- [DATASET SECTION]

☆ ☆ ☆ ☆ ☆ ☆ ☆

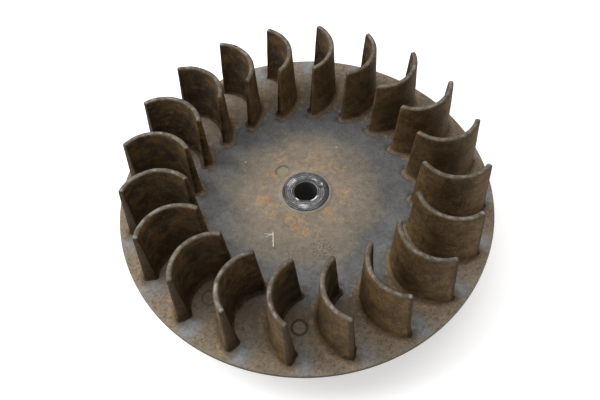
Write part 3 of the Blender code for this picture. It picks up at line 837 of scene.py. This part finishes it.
def face_masks(points, on_face):
    """Where the casting is warm, scoured, grimy or rusty, where painted shade falls round the blades' feet
    and where a painted highlight runs along the rim, as values for its points.
    """
    flat = points[:, :2]
    x, y = flat.T
    radius = from_axis(points)
    share = radius / DISC_RADIUS
    away, side, across, out = blade_places(x, y)
    on_back = side > 0
    warm = ramp(radius, 54 * MM, 24 * MM) + 0.10 * waves(flat, 22 * MM, 6)
    warm -= 0.14 * ramp(x, 8 * MM, 24 * MM)
    lobes = 0.72 + 0.28 * np.cos((FIRST_BLADE_ANGLE - np.arctan2(y, x)) * BLADE_COUNT + 0.6)
    inner_band = ramp(share, 0.33, 0.47) * ramp(share, 0.66, 0.56) * lobes
    passage = ramp(out, 56 * MM, 66 * MM) * ramp(out, 92 * MM, 84 * MM)
    wake = hump(across, -7.0 * MM, 4.3 * MM) * ramp(out, 87 * MM, 93 * MM)
    wake += 0.32 * passage * hump(across, -8.0 * MM, 5.5 * MM)
    foot_rust = ramp(away, 10 * MM, 1 * MM) * np.where(on_back, 0.8, 0.3) * ramp(share, 0.54, 0.62)
    halo = hump(radius, 22 * MM, 9 * MM) * (0.65 + 0.35 * waves(flat, 16 * MM, 10))
    halo *= 1 - 0.45 * ramp(x, 6 * MM, 24 * MM)
    masks = {
        "warm": warm,
        "bare": np.clip(inner_band * (0.45 + 0.3 * waves(flat, 40 * MM, 9)), 0, 1),
        "wake": np.clip(wake * (0.9 + 0.15 * waves(flat, 30 * MM, 8)), 0, 1),
        # Painted contact shade round the blades' feet, strongest on their convex side.
        "foot": ramp(away, 3.4 * MM, 0.3 * MM) * np.where(on_back, 1.0, 0.3),
        "rust": np.maximum(foot_rust, np.clip(halo, 0, 1)),
        "lip": ramp(radius, HUB_RADIUS + 3 * MM, HUB_RADIUS + 1.6 * MM),
        # Painted highlight along the top of the rim.
        "rim": ramp(radius, DISC_RADIUS - 2.2 * MM, DISC_RADIUS - 0.7 * MM),
    }
    masks = {label: values * on_face for label, values in masks.items()}
    masks["outer"] = np.where(on_face, ramp(radius, 56 * MM, 92 * MM), 1.0)
    masks["on_face"] = on_face
    return masks


def raised_mark(middle, size, rise, profile, count):
    """A low turned shape that stands on the fan face and reaches a little below it."""
    rings = []
    for share, height in profile:
        ring = circle(share * size, height * rise, count)
        ring[:, :2] += middle
        ring[:, 2] += face_height(from_axis(ring)) + face_unevenness(ring)
        rings.append(ring)
    return stitched(rings, capped=True)


def pip_places():
    """Places spread evenly but irregularly over a round patch of radius 1."""
    generator = np.random.default_rng(41)
    places = []
    while len(places) < PIP_COUNT:
        place = generator.uniform(-1, 1, 2)
        if np.hypot(*place) < 1 and all(np.hypot(*(place - other)) > 0.2 for other in places):
            places.append(place)
    return places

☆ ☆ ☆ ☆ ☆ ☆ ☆

Can you reproduce all the material exactly?

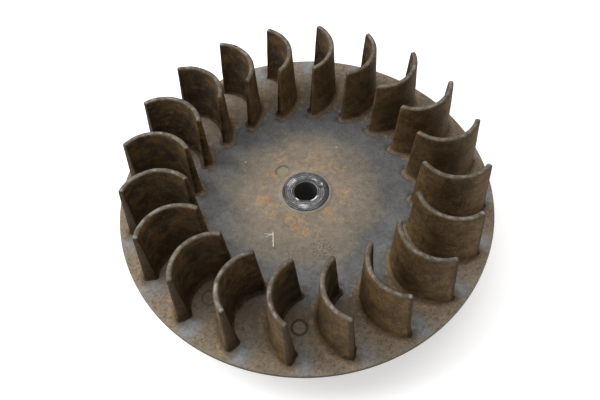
Write part 3 of the Blender code for this picture. It picks up at line 837 of scene.py. This part finishes it.
def face_masks(points, on_face):
    """Where the casting is warm, scoured, grimy or rusty, where painted shade falls round the blades' feet
    and where a painted highlight runs along the rim, as values for its points.
    """
    flat = points[:, :2]
    x, y = flat.T
    radius = from_axis(points)
    share = radius / DISC_RADIUS
    away, side, across, out = blade_places(x, y)
    on_back = side > 0
    warm = ramp(radius, 54 * MM, 24 * MM) + 0.10 * waves(flat, 22 * MM, 6)
    warm -= 0.14 * ramp(x, 8 * MM, 24 * MM)
    lobes = 0.72 + 0.28 * np.cos((FIRST_BLADE_ANGLE - np.arctan2(y, x)) * BLADE_COUNT + 0.6)
    inner_band = ramp(share, 0.33, 0.47) * ramp(share, 0.66, 0.56) * lobes
    passage = ramp(out, 56 * MM, 66 * MM) * ramp(out, 92 * MM, 84 * MM)
    wake = hump(across, -7.0 * MM, 4.3 * MM) * ramp(out, 87 * MM, 93 * MM)
    wake += 0.32 * passage * hump(across, -8.0 * MM, 5.5 * MM)
    foot_rust = ramp(away, 10 * MM, 1 * MM) * np.where(on_back, 0.8, 0.3) * ramp(share, 0.54, 0.62)
    halo = hump(radius, 22 * MM, 9 * MM) * (0.65 + 0.35 * waves(flat, 16 * MM, 10))
    halo *= 1 - 0.45 * ramp(x, 6 * MM, 24 * MM)
    masks = {
        "warm": warm,
        "bare": np.clip(inner_band * (0.45 + 0.3 * waves(flat, 40 * MM, 9)), 0, 1),
        "wake": np.clip(wake * (0.9 + 0.15 * waves(flat, 30 * MM, 8)), 0, 1),
        # Painted contact shade round the blades' feet, strongest on their convex side.
        "foot": ramp(away, 3.4 * MM, 0.3 * MM) * np.where(on_back, 1.0, 0.3),
        "rust": np.maximum(foot_rust, np.clip(halo, 0, 1)),
        "lip": ramp(radius, HUB_RADIUS + 3 * MM, HUB_RADIUS + 1.6 * MM),
        # Painted highlight along the top of the rim.
        "rim": ramp(radius, DISC_RADIUS - 2.2 * MM, DISC_RADIUS - 0.7 * MM),
    }
    masks = {label: values * on_face for label, values in masks.items()}
    masks["outer"] = np.where(on_face, ramp(radius, 56 * MM, 92 * MM), 1.0)
    masks["on_face"] = on_face
    return masks


def raised_mark(middle, size, rise, profile, count):
    """A low turned shape that stands on the fan face and reaches a little below it."""
    rings = []
    for share, height in profile:
        ring = circle(share * size, height * rise, count)
        ring[:, :2] += middle
        ring[:, 2] += face_height(from_axis(ring)) + face_unevenness(ring)
        rings.append(ring)
    return stitched(rings, capped=True)


def pip_places():
    """Places spread evenly but irregularly over a round patch of radius 1."""
    generator = np.random.default_rng(41)
    places = []
    while len(places) < PIP_COUNT:
        place = generator.uniform(-1, 1, 2)
        if np.hypot(*place) < 1 and all(np.hypot(*(place - other)) > 0.2 for other in places):
            places.append(place)
    return places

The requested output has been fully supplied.